Dawn looks up from her book. “Know what?”

“How much harder it is for the rest of us,” says Xander.

“No way.” Dawn shakes her head. “They’ve got—”

“Seven years, Dawn,” says Xander. “Working with the Slayer. Seeing my friends get more and more powerful— A witch, a demon. Hell, I could fit Oz in my shaving kit, but come a full moon, he had a wolfy mojo not to be messed with. Powerful, all of them.” Xander stands up, and points to the front of the living room. “And I’m the guy who fixes the windows.”

“Well, you had that sexy army training for a while,” says Dawn, “and… and the windows really did need fixing.”

Xander is still looking at the windows. “I saw what you did last night.”

“Yeah, I— I guess I kind of lost my head when I thought I was the Slayer.”

Xander turns around to face her. “Well, you thought you were all special, Miss Sunnydale 2003. And the minute you found out you weren’t, you handed the crown to Amanda without a moment’s pause. You gave her your power.”

“The power wasn’t mine.”

“They’ll never know how tough it is, Dawnie.” Xander sits down again. “To be the one who isn’t chosen, to live so near to the spotlight and never step in it, but I know. I see more than anybody realizes because…nobody’s watching me. I saw you last night. I see you working here today. You’re not special. You’re extraordinary.” He gets up, leans across the table and kisses her on the forehead. He starts to leave.

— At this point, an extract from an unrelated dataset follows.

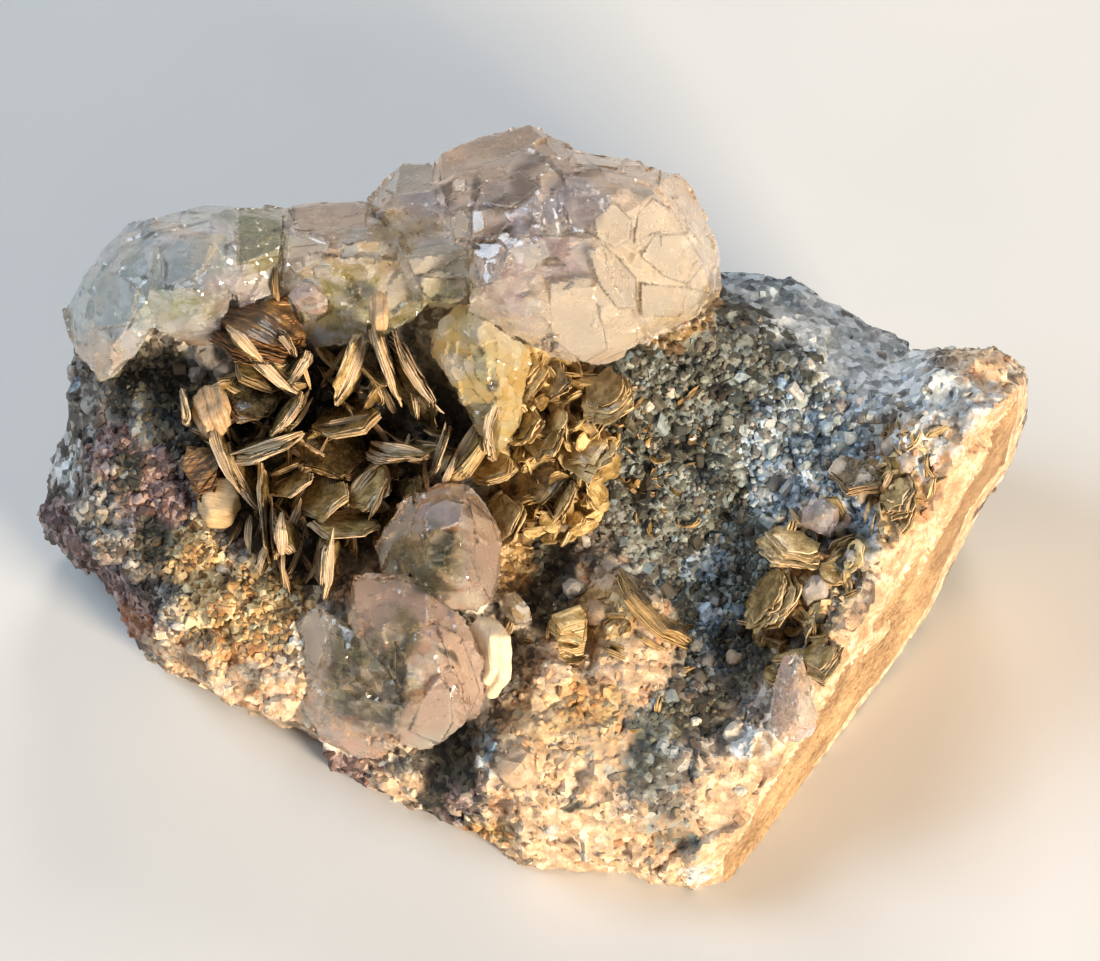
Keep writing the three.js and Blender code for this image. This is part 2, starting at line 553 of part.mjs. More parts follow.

“Maybe that’s your power,” says Dawn.

Xander looks back at her. “What?”

“Seeing. Knowing.”

“Maybe it is,” says Xander. “Maybe I should get a cape.”

“Cape is good,” says Dawn.

“Yeah.” Xander smiles, and leaves the living room. He keeps going out the front door.

Dawn sits for a moment, and thinks. Then she goes back to her research.



Death Toll

Who or What Where How
Harbinger 1 Sunnydale High Stabbed by Buffy
Harbinger 2 Sunnydale High Stabbed by Spike
Harbinger 3 Sunnydale High Neck broken by Buffy
Vampire 1 Sunnydale High Staked by Amanda, with help from Dawn
Vampire 2 Crypt Staked by Kennedy, with help from Rona, Vi and Molly

Notes

  1. Chloe seems to be MIA this week. She doesn’t even get mentioned.
  2. So why isn’t Spike’s chip doing anything?